I moved my mom in with me that September 4th.
I was finally able to start the conversation. I didn’t name it. She didn’t want to hear it, but I just kept reassuring her in the most basic ways. “Mom, something new is happening, but I am here for you, I always will be. I love you, and I will keep you safe.”
There were awful times, and transcendent times. There were times when I thought I would die first. And then she would bowl me over with some exquisite laser-like recognition: “Boolie, I love you so very much. I never could have done this without you.”
Dementia’s one advantage is a complete presence in the moment. She taught me to join her there. She made it fun. We’d read poems. Make up silly rhymes, she’d play the clown, a dramatic impressario, a little girl. Then she’d insist, “Boolie, that’s GOOD!! Are you getting this down?
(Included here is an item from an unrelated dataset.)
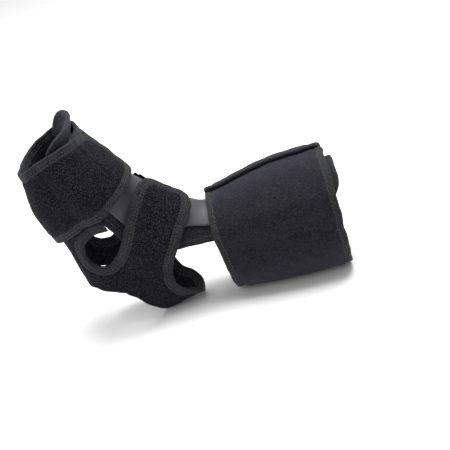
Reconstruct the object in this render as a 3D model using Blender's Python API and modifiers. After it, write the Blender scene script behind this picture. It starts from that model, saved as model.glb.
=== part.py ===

We should make a play out of it!!”
On one particularly rollercoaster day, after many tears, and a long struggle to figure out what was really wrong, mom rallied. “Boolie! Write this down: Darren Stone, the famous writer, and the famous laugher, and the famous lover said these things! Now I am serious. We have to get on with becoming a better person and help other people! It’s not all about us. It’s aboutthe little boy across the street. And some day we might have to help him cross the street.”
It is as simple as that. Role model? Mom.